While other tools like Label Studio offer open-source alternatives for data labeling, Prodigy differentiates itself through its emphasis on active learning and its Python-first approach, which can streamline the integration of human-in-the-loop processes into automated ML pipelines.
Key features
- Scriptable Annotation Workflows: Define and control annotation tasks entirely through Python scripts, allowing for deep customization and integration into existing ML pipelines.
- Active Learning Support: Integrate machine learning models to suggest labels, filter data, or prioritize examples for human annotation, reducing the amount of manual labeling required.
- Customizable Web Interface: Tailor the annotation interface to specific task requirements, including custom components for displaying data and collecting annotations.
- Command-Line Interface (CLI): Manage datasets, run annotation sessions, and export data using a set of command-line tools.
- Real-time Feedback: Provides immediate feedback on annotation quality and progress, helping to maintain consistency and efficiency.
- Multi-modal Data Support: Handles various data types, including text, images, audio, and video, for diverse machine learning applications.
- Pre-built Recipes: Offers ready-to-use recipes for common NLP tasks (e.g., NER, text classification, sentiment analysis) and other domains, accelerating project setup.
- Database Integration: Stores annotations in a local database (SQLite by default) or integrates with other databases for larger projects.
- Version Control for Data: Facilitates tracking and managing different versions of annotated datasets.
Pricing
Prodigy is a commercial product with a perpetual license model. Pricing is structured based on the type of license and the number of users. As of May 2026, the pricing details are as follows:
| License Type | Price | Description |
|---|---|---|
| Prodigy Personal | $390 | For individual use, includes all features and perpetual license. |
| Prodigy Team | $390 per user | For teams, priced per user, includes all features and perpetual license. |
| Prodigy Enterprise | Custom | For larger organizations, includes dedicated support, custom licensing, and advanced features. Contact sales for pricing. |
For the most current pricing information, refer to the official Prodigy pricing page.
Common integrations
- spaCy: Deep integration with the spaCy NLP library for pre-trained models, custom components, and efficient text processing. Refer to the Prodigy spaCy integration documentation.

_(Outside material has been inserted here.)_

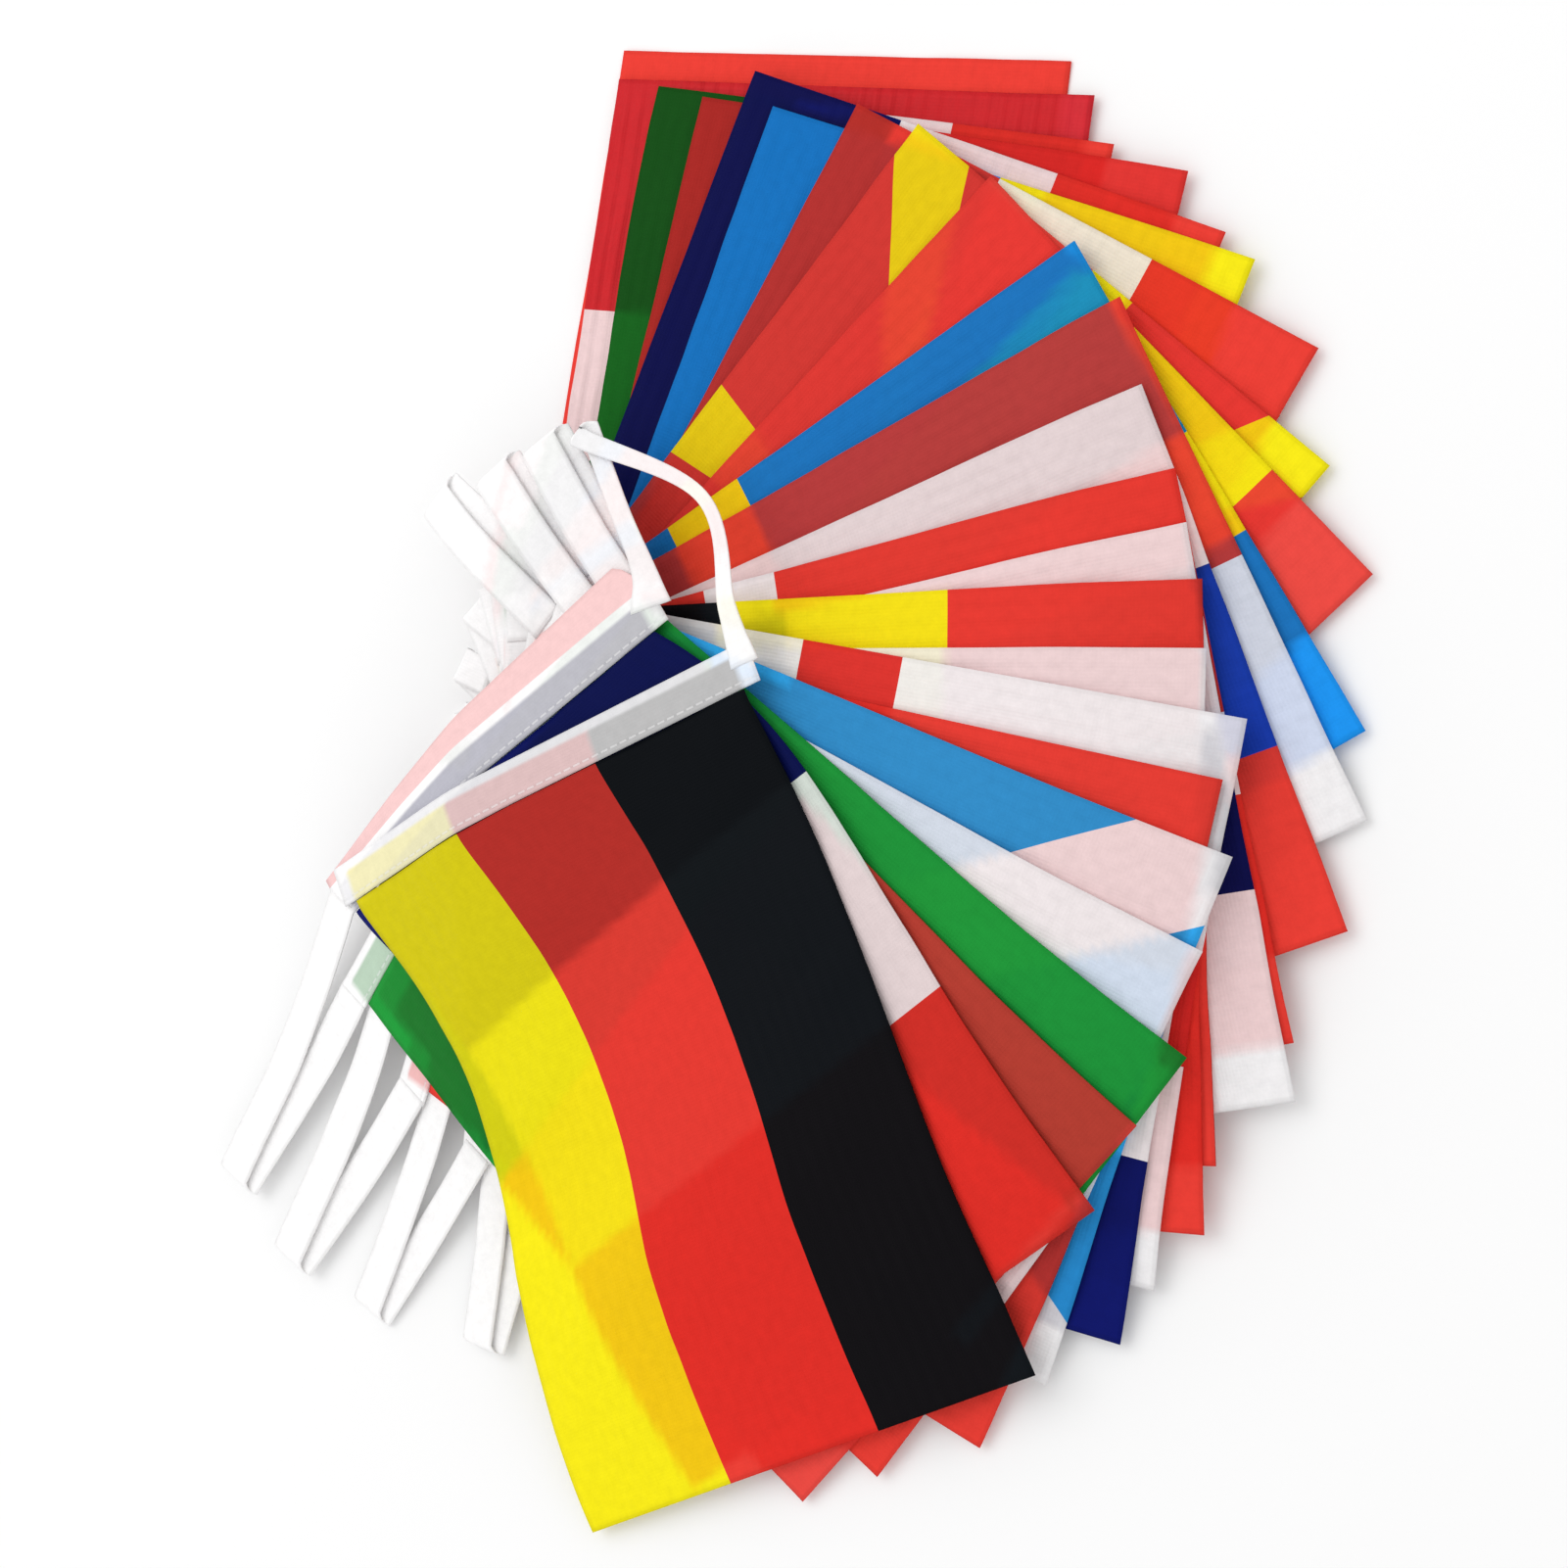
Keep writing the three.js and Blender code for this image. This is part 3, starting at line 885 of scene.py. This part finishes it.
def curve_through(line):
    """A smooth line through the points: each step is a cubic with slopes from its neighbours."""
    line = np.asarray(line, float)
    if len(line) == 2:
        count = max(3, int(np.linalg.norm(line[1] - line[0]) / TAPE_STEP) + 1)
        return line[0] + np.linspace(0, 1, count)[:, None] * (line[1] - line[0])
    ends = np.vstack([2 * line[0] - line[1], line, 2 * line[-1] - line[-2]])
    found = [line[:1]]
    for p0, p1, p2, p3 in zip(ends[:-3], ends[1:-2], ends[2:-1], ends[3:]):
        count = max(3, int(np.linalg.norm(p2 - p1) / TAPE_STEP))
        t = np.linspace(0, 1, count + 1)[1:, None]
        near, far = (p2 - p0) / 2, (p3 - p1) / 2
        a, b = 2 * p1 - 2 * p2 + near + far, 3 * p2 - 3 * p1 - 2 * near - far
        found.append(a * t**3 + b * t**2 + near * t + p1)
    return np.vstack(found)


def ribbon(line, widths, layer):
    """A run of tape: points to both sides of a line, as wide as given, a little above the layer."""
    path = curve_through(np.column_stack([line, widths]))
    path, width = path[:, :2], path[:, 2]
    way = np.gradient(path, axis=0)
    way /= np.linalg.norm(way, axis=1, keepdims=True)
    left = np.stack([-way[:, 1], way[:, 0]], axis=1)
    side = np.linspace(-0.5, 0.5, TAPE_ROWS) * width[:, None]
    plan = path[:, None, :] + side[..., None] * left[:, None, :]
    return plan, laid_on(layer, plan, RUN_PASSES) + RUN_RISE


def fold_between(low_plan, low_z, up_plan, up_z, way):
    """The fold at the tip: rows from the last one below to the first one above, bowed outwards."""
    t = np.linspace(0, 1, FOLD_ROWS + 2)[1:-1, None]
    plan = (1 - t)[..., None] * low_plan[-1] + t[..., None] * up_plan[0]
    plan = plan + FOLD_OUT * np.sin(math.pi * t)[..., None] * way
    z = low_z[-1] + (up_z[0] - low_z[-1]) * (1 - np.cos(math.pi * t)) / 2
    return plan, z


def free_run(upper):
    """The tape between two flags: out on the lower layer, round the fold, back on the upper one."""
    low_line, up_line, width = JOINTS[upper]
    low_wide, up_wide = TAPER.get(upper, ([width] * len(low_line), [width] * len(up_line)))
    way = low_line[-1] - low_line[0]
    way = way / np.linalg.norm(way)
    left = np.array([-way[1], way[0]])
    upper_side = np.sign((up_line[-1] - low_line[0]) @ left)
    apart = SPREAD / 2 * upper_side * left if upper in LOOPS else 0 * left
    side = passing_side(upper)
    ends = [on_flag(n, TAPE / 2, heading_end(n, side) + side * TAB / 2) for n in (upper + 1, upper)]
    low_line = np.vstack([ends[0], low_line[1:-1], low_line[-1] - apart])
    up_line = np.vstack([up_line[0] + apart, up_line[1:-1], ends[1]])
    low_plan, low_z = ribbon(low_line, low_wide, upper + 1)
    up_plan, up_z = ribbon(up_line, up_wide, upper)
    up_plan, up_z = up_plan[:, ::-1], up_z[:, ::-1]
    fold_plan, fold_z = fold_between(low_plan, low_z, up_plan, up_z, way)
    plan = np.concatenate([low_plan, fold_plan, up_plan])
    z = np.concatenate([low_z, fold_z, up_z])
    seen_low = soft_below(min(upper + 2, COUNT), low_plan, TAPE_STEP)
    seen_fold = np.broadcast_to(FLOOR, (*fold_z.shape, 3))
    seen_up = soft_below(upper + 1, up_plan, TAPE_STEP)
    below = 1 - FREE_SHOWS * (1 - np.concatenate([seen_low, seen_fold, seen_up]))
    steps = np.linalg.norm(np.diff(plan.mean(axis=1), axis=0), axis=1)
    length = np.r_[0, np.cumsum(steps)]
    over_width = RUN_UV + np.linspace(0, width, TAPE_ROWS)
    uv = np.stack(np.broadcast_arrays(length[:, None], over_width), axis=-1)
    return plan, z, below, uv


runs = [free_run(n) for n in range(COUNT - 1)]
print("free runs:", len(runs), "points in the largest:", max(grid[1].size for grid in runs))

# %% [markdown]
# One mesh of tape
#
# The tape is one length of one material. All its headings and free runs are grids of points, and
# they go into one mesh. Its area over its width is the length that a maker would cut.

# %% One mesh of tape
TAPE_CLOTH = 0.4

points, faces, tints, uvs, total = [], [], [], [], 0
for plan, z, below, uv in headings + runs:
    points.append(centred(plan, z))
    faces.append(grid_faces(*z.shape, total))
    tints.append(below.reshape(-1, 3))
    uvs.append(uv.reshape(-1, 2))
    total += z.size
tape_mesh = make_mesh("tape", *(np.concatenate(part) for part in (points, faces, uvs, tints)))
tape = bpy.data.objects.new("tape", tape_mesh)
bpy.context.collection.objects.link(tape)
add_thickness(tape, TAPE_CLOTH)

# %% [markdown]
# The tape's finish
#
# The tape is soft white polyester, and what lies below shows through it. A row of small stitches
# runs along the heading, a little inside its inner edge, and holds the cloth. The UV map is in
# millimetres here: along the tape, and across it from that edge. Free runs start at 20 mm
# across, so they get no stitches.

# %% The tape's finish
STITCH = 3.0
STITCH_IN = 1.6
STITCH_HALF_WIDTH = 0.28
STITCH_SHARE = 0.72
STITCH_OWN = 0.2
# How far the whole stitch line is mixed toward grey: painted shade along the seam.
SEAM_SHADE = 0.10
TAPE_DEPTH = 0.12

tape_paint, tree = new_material("white polyester tape")
place = add(tree, "ShaderNodeUVMap", {"uv_map": "UVMap"})
parts = add(tree, "ShaderNodeSeparateXYZ", Vector=place)
across = parts.outputs[1]
seam_line = add(tree, MATHS, {"operation": "COMPARE"}, _0=across, _1=STITCH_IN, _2=STITCH_HALF_WIDTH)
steps = add(tree, MATHS, {"operation": "DIVIDE"}, _0=parts, _1=STITCH)
beat = add(tree, MATHS, {"operation": "FRACT"}, _0=steps)
stitched = add(tree, MATHS, {"operation": "LESS_THAN"}, _0=beat, _1=STITCH_SHARE)
stitch = add(tree, MATHS, {"operation": "MULTIPLY"}, _0=seam_line, _1=stitched)
# Painted shade: the whole stitch line is mixed a tenth of the way to grey, for the shade in the shallow
# furrow that the stitches pull into the tape.
seam_shade = add(tree, MATHS, {"operation": "MULTIPLY"}, _0=seam_line, _1=SEAM_SHADE)
own = add(tree, MATHS, {"operation": "MULTIPLY_ADD"}, _0=stitch, _1=STITCH_OWN, _2=OWN_TAPE)
shaded = add(tree, MIX, MIXED, _0=seam_shade, _6=rgba(TAPE_COLOUR), _7=rgba("8c8c90")).outputs[2]
woven = weave_bump(tree, place, TAPE_DEPTH)
raised = add(tree, BUMP, Strength=0.6, Distance=0.0003, Height=stitch, Normal=woven)
surface = add(
    tree,
    "ShaderNodeBsdfPrincipled",
    Base_Color=tinted(tree, shaded, place, own),
    Roughness=0.55,
    IOR=1.5,
    Specular_IOR_Level=0.3,
    Normal=raised,
)
add(tree, "ShaderNodeOutputMaterial", Surface=surface)
tape_mesh.materials.append(tape_paint)
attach(tape, "root")
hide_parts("tape")
print("tape finished")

- Hugging Face Transformers: Can be used with models from the Hugging Face Transformers library for various NLP tasks, leveraging their pre-trained models for active learning.

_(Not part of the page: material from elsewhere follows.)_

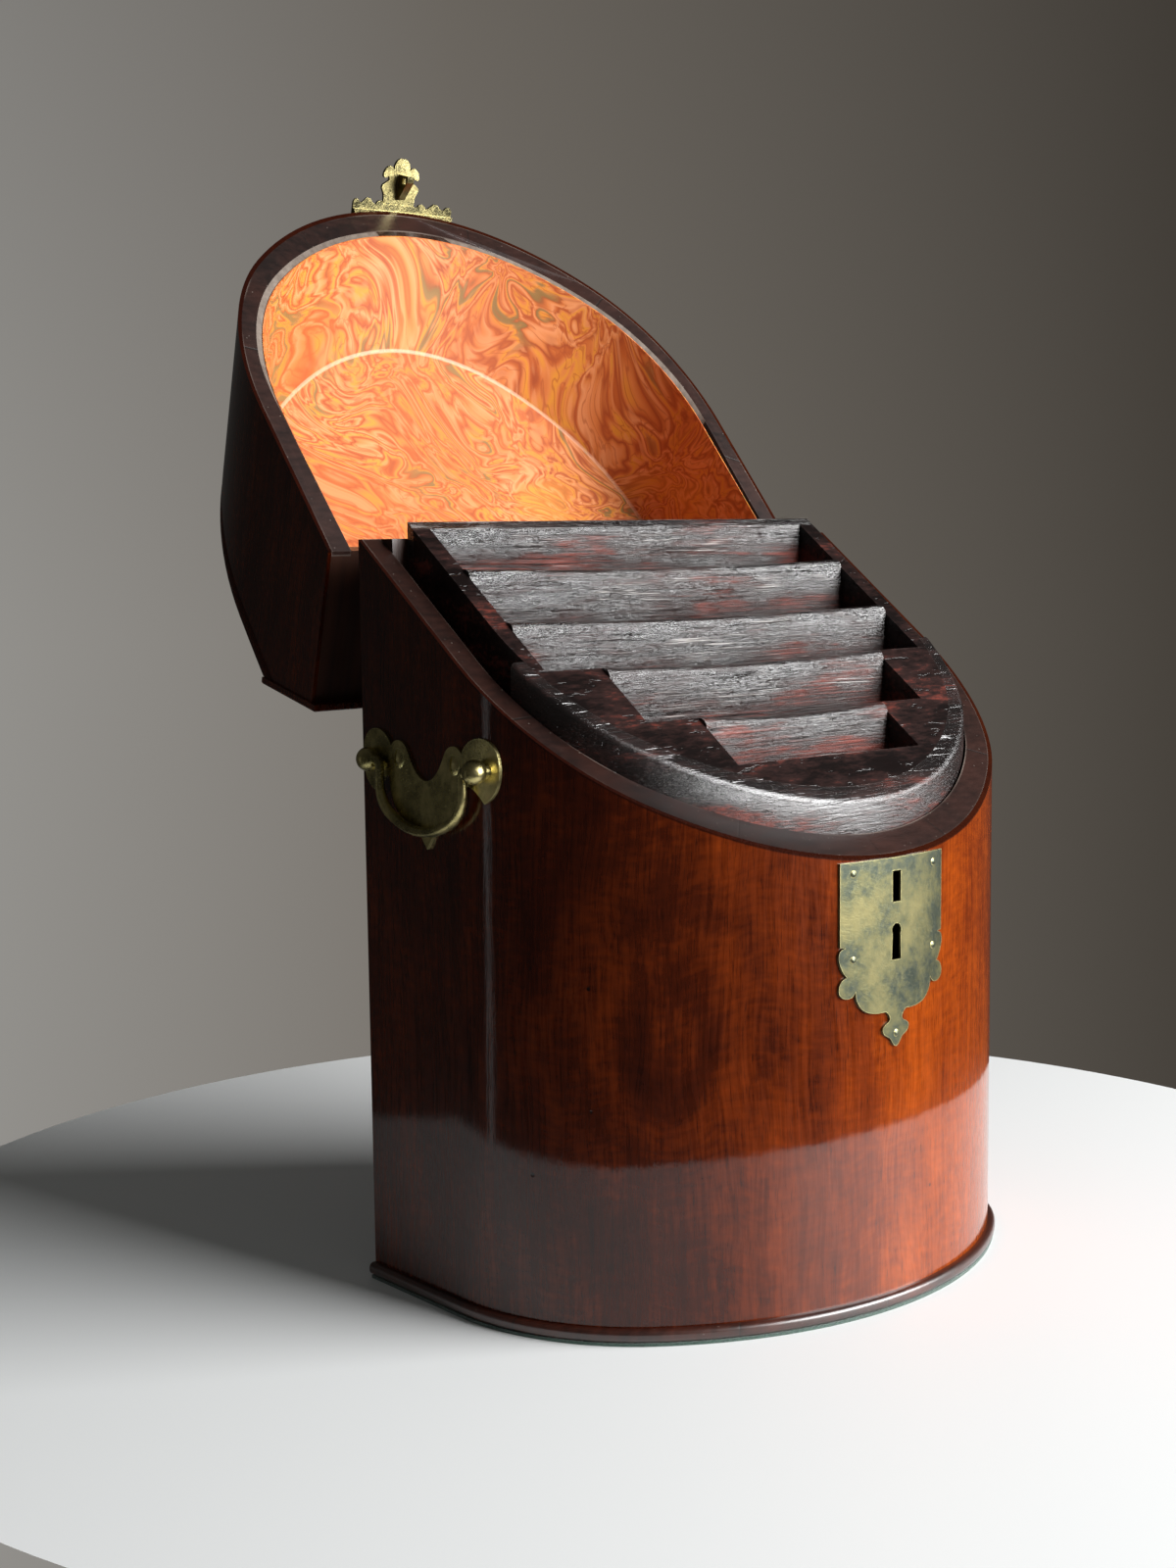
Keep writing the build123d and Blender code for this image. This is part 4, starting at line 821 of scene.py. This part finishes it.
# Paper lining: the sloping sheet was pasted in apart from the wall sheet, over a rounded hollow
liningLook = {
    "hollow": 0.0015,
    "hollowSteps": 5,
    "hollowFrom": 12,
    "otherSheet": (3.0, 1.0, 2.0),
    "slopeAcross": 0.30,
    "slopeDown": -0.45,
    "smoothAngle": 50,
}
liningShape = startShape("lid_lining")
bmesh.ops.recalc_face_normals(liningShape, faces=liningShape.faces[:])
hollows = [edge for edge in sharpEdges(liningShape, liningLook["hollowFrom"]) if not edge.is_convex]
# the rounded hollow's faces take the paler paper, a painted highlight along the crease
bmesh.ops.bevel(
    liningShape, geom=hollows, offset=liningLook["hollow"], segments=liningLook["hollowSteps"],
    profile=0.5, affect="EDGES", clamp_overlap=True, material=1,
)
liningShape.normal_update()
sheetOf = liningShape.faces.layers.float_vector.new("sheet")
for face in liningShape.faces:
    facing = lidTurning @ face.normal
    if abs(facing.x) < liningLook["slopeAcross"] and facing.z < liningLook["slopeDown"]:
        face[sheetOf] = liningLook["otherSheet"]
finishShape(
    liningShape, "paper_lining", ["lid_lining"], [paper, creaseHighlightPaper],
    liningLook["smoothAngle"],
)
print("lining pasted in")

# Lid's banded rim, its inner arris rubbed down to a slope of pale bare wood, whose grey is partly painted sheen
rimLook = {
    "rubbed": 0.0027,
    "from": 0.045,
    "to": 0.0,
    "sharpFrom": 40,
    "flatDown": -0.5,
    "wallUpright": 0.3,
    "middle": 0.02,
}
rimShape = startShape("lid_rim_banding")
bmesh.ops.recalc_face_normals(rimShape, faces=rimShape.faces[:])
pushes = {}
slopes = []
for edge in sharpEdges(rimShape, rimLook["sharpFrom"]):
    facings = [(face, lidTurning @ face.normal) for face in edge.link_faces]
    flat = [face for face, facing in facings if facing.z < rimLook["flatDown"]]
    walls = [(face, facing) for face, facing in facings if abs(facing.z) < rimLook["wallUpright"]]
    if not flat or not walls:
        continue
    inner, facing = walls[0]
    middle = whenShut((edge.verts[0].co + edge.verts[1].co) / 2)
    # a wall that faces the middle of the lid is the inner one
    if facing.x * middle.x + facing.y * (middle.y - rimLook["middle"]) < 0:
        if middle.y < rimLook["from"]:
            slopes.append(inner)
        for corner in edge.verts:
            pushes.setdefault(corner, []).append(-inner.normal)
for corner, facings in pushes.items():
    outward = sum(facings, Vector()).normalized()
    along = whenShut(corner.co).y
    share = min(1.0, max(0.0, (rimLook["from"] - along) / (rimLook["from"] - rimLook["to"])))
    corner.co += outward * rimLook["rubbed"] * share
for face in slopes:
    face.material_index = 1
finishShape(rimShape, "lid_rim", ["lid_rim_banding"], [lidBand, paleStripAndSheen])
print("rim rubbed along", len(slopes), "faces")

# Cast and filed brass with its arrises eased by polishing
easedBrass = {
    "lock_plate": (0.00022, "pale_brass", plateBrass),
    "hasp_plate": (0.00022, "pale_brass", haspBrass),
    "hasp": (0.00030, "pale_brass", haspBrass),
    "handle_plate_left": (0.00030, "old_brass", handleBrass),
    "handle_plate_right": (0.00030, "old_brass", handleBrass),
}
for nodeName, (width, slotName, finish) in easedBrass.items():
    eased(nodeName, nodeName + "_eased", finish, width)
print("brass eased")

# Bails swell toward the middle, where they are flattened for the fingers
bailLook = {
    "flat": 0.30,
    "neck": -0.10,
    "neckFrom": 0.16,
    "swellFrom": 0.15,
    "swellOver": 0.7,
}
for side in ("left", "right"):
    low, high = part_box("bail_" + side)
    middleX = (low.x + high.x) / 2
    shape = startShape("bail_" + side)
    for corner in shape.verts:
        drop = (high.z - corner.co.z) / (high.z - low.z)
        swell = max(0.0, min(1.0, (drop - bailLook["swellFrom"]) / bailLook["swellOver"]))
        swell = swell * swell * (3 - 2 * swell)
        if drop > bailLook["neckFrom"]:
            spread = 1 + bailLook["neck"] + (bailLook["flat"] - bailLook["neck"]) * swell
            corner.co.x = middleX + (corner.co.x - middleX) * spread
    finishShape(shape, "bail_" + side + "_cast", ["bail_" + side], handleBrass)
print("bails shaped")

# Pale round floor, backdrop and lamps
studio = {
    "floorRadius": 0.342,
    "floorCentre": (-0.0015, 0.043),
    "floorColour": (0.80, 0.815, 0.815),
    "floorRoughness": 0.55,
    "floorCorners": 160,
    "windowPlace": (0.95, -1.51, 0.84),
    "windowSize": (1.7, 1.2),
    "windowPower": 124.0,
    "stripPlace": (-1.22, 0.67, 0.02),
    "stripSize": (0.07, 0.7),
    "stripPower": 0.085,
    "stripMatt": 0.15,
    "fill": (0.085, 0.086, 0.083),
    "mirrored": (0.030, 0.029, 0.027),
    "wallLitSide": (0.365, 0.362, 0.348),
    "wallMiddle": (0.182, 0.164, 0.142),
    "wallShadedSide": (0.012, 0.008, 0.004),
    "wallAcross": (0.77, -0.64),
    "wallReach": (-0.42, 0.40),
    "wallMiddleAt": 0.45,
    "topShade": (-0.05, 0.32, 1.0, 0.70),
}
floorShape = bmesh.new()
bmesh.ops.create_circle(
    floorShape, cap_ends=True, radius=studio["floorRadius"], segments=studio["floorCorners"],
)
bmesh.ops.translate(floorShape, verts=floorShape.verts[:], vec=(*studio["floorCentre"], 0))
floorMesh = bpy.data.meshes.new("floor")
floorShape.to_mesh(floorMesh)
floorShape.free()
floorMesh.materials.append(startFinish("floorFinish", {
    "Base Color": studio["floorColour"], "Roughness": studio["floorRoughness"],
})[0])
floor = bpy.data.objects.new("floor", floorMesh)
bpy.context.scene.collection.objects.link(floor)


def lamp(name, place, size, power):
    light = bpy.data.lights.new(name, "AREA")
    light.shape = "RECTANGLE"
    light.size, light.size_y = size
    light.energy = power
    holder = bpy.data.objects.new(name, light)
    holder.location = place
    # each lamp stands upright and faces the middle of the floor
    holder.rotation_euler = Vector((place[0], place[1], 0)).to_track_quat("Z", "Y").to_euler()
    bpy.context.scene.collection.objects.link(holder)
    return holder


lamp("window", studio["windowPlace"], studio["windowSize"], studio["windowPower"])
strip = lamp("strip", studio["stripPlace"], studio["stripSize"], studio["stripPower"])
strip.data.diffuse_factor = studio["stripMatt"]

world = bpy.data.worlds.new("studio")
bpy.context.scene.world = world
world.use_nodes = True
sky = world.node_tree
sky.nodes.clear()
direction = sky.nodes.new("ShaderNodeTexCoord").outputs["Generated"]
apart = putNode(sky, "SeparateXYZ", {"Vector": direction})
# painted light and shade on the backdrop: seen only by the camera, the wall is bright on the left, falls to dark
# on the right and is shaded toward the top
acrossX, acrossY = studio["wallAcross"]
leftToRight = sums(sky, "MULTIPLY_ADD", apart.outputs["X"], acrossX, scaled(sky, apart.outputs["Y"], acrossY))
wall = ramp(sky, between(sky, leftToRight, *studio["wallReach"]), [
    (0.0, studio["wallLitSide"]),
    (studio["wallMiddleAt"], studio["wallMiddle"]),
    (1.0, studio["wallShadedSide"]),
])
topShade = between(sky, apart.outputs["Z"], *studio["topShade"])
grey = putNode(sky, "CombineXYZ", {"X": topShade, "Y": topShade, "Z": topShade}).outputs[0]
wall = mixed(sky, 1.0, wall, grey, "MULTIPLY")
# polished faces mirror a dark room, matt ones take a soft fill
paths = putNode(sky, "LightPath")
unseen = mixed(sky, paths.outputs["Is Glossy Ray"], studio["fill"], studio["mirrored"])
backdrop = putNode(sky, "Background", {
    "Color": mixed(sky, paths.outputs["Is Camera Ray"], unseen, wall),
})
skyOut = putNode(sky, "OutputWorld")
sky.links.new(backdrop.outputs[0], skyOut.inputs["Surface"])

bpy.context.scene.view_settings.view_transform = "Standard"
print("studio ready")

- PyTorch/TensorFlow: Direct integration with custom models built using popular deep learning frameworks like PyTorch or TensorFlow for active learning loops and model-assisted annotation.
- Custom Python Scripts: Designed to integrate seamlessly with any Python-based script or library, allowing users to incorporate Prodigy into existing data pipelines.
- Databases (e.g., SQLite, PostgreSQL): Stores annotation data, allowing for integration with various database systems for data management and export.
Alternatives
- Label Studio: An open-source data labeling tool that supports a wide range of data types and customizable annotation interfaces.
- Scale AI: A platform offering human-powered data annotation services and tools for various AI applications.
- Figure Eight (Appen): A comprehensive data annotation platform providing both tools and managed services for data labeling.
- SuperAnnotate: An end-to-end platform for data annotation and dataset management, focusing on computer vision and NLP.
- CVAT (Computer Vision Annotation Tool): An open-source web-based annotation tool primarily for computer vision tasks, supporting bounding boxes, polygons, and more.
Getting started
To get started with Prodigy, you typically install it via pip after purchasing a license. Once installed, you can begin by creating a simple annotation recipe. Here's an example of how to set up a basic text classification task using Prodigy to label tweets as positive or negative:
# 1. Save this as a Python file, e.g., classify_tweets.py
# You'll run this using: prodigy textcat.manual my_dataset tweets.jsonl --label POSITIVE,NEGATIVE
import prodigy
from prodigy.components.loaders import JSONL
@prodigy.recipe(
"textcat.manual",
dataset=("The dataset to save to", "positional", None, str),
source=("The source data as a JSONL file", "positional", None, str),
label=("Comma-separated label(s) to add to the annotation interface", "option", "l", str),
exclude=("Comma-separated dataset(s) to exclude from the current dataset", "option", "e", str),
)
def textcat_manual(dataset: str, source: str, label: str = None, exclude: str = None):
"""Manually annotate text classification tasks."""
labels = label.split(",") if label else []
stream = JSONL(source) # Load data from a JSONL file
return {
"dataset": dataset,
"view_id": "textcat", # Use the built-in textcat interface
"stream": stream,
"config": {
"textcat_multilabel": False, # Set to True for multi-label classification
"labels": labels, # Pass the labels to the frontend
"exclude_by": "input", # Exclude previously annotated examples based on their input hash
},
}
# 2. Create a tweets.jsonl file with data to annotate:
# {"text": "This movie was fantastic!"}
# {"text": "I hated the ending."}
# {"text": "Neutral feelings about this."}
# 3. Run Prodigy from your terminal:
# prodigy textcat.manual my_tweet_annotations tweets.jsonl --label POSITIVE,NEGATIVE
# This command will start a local web server (usually on http://localhost:8080)
# where you can access the annotation interface.
# After annotating, you can export your data:
# prodigy db-out my_tweet_annotations > annotated_tweets.jsonl
This example demonstrates how to define a custom recipe using the @prodigy.recipe decorator, load data using JSONL, and configure the built-in textcat interface for manual classification. The --label argument specifies the categories annotators can choose from. After running the command, Prodigy launches a web server, providing a user interface for labeling. Annotated data can then be exported for model training or further analysis.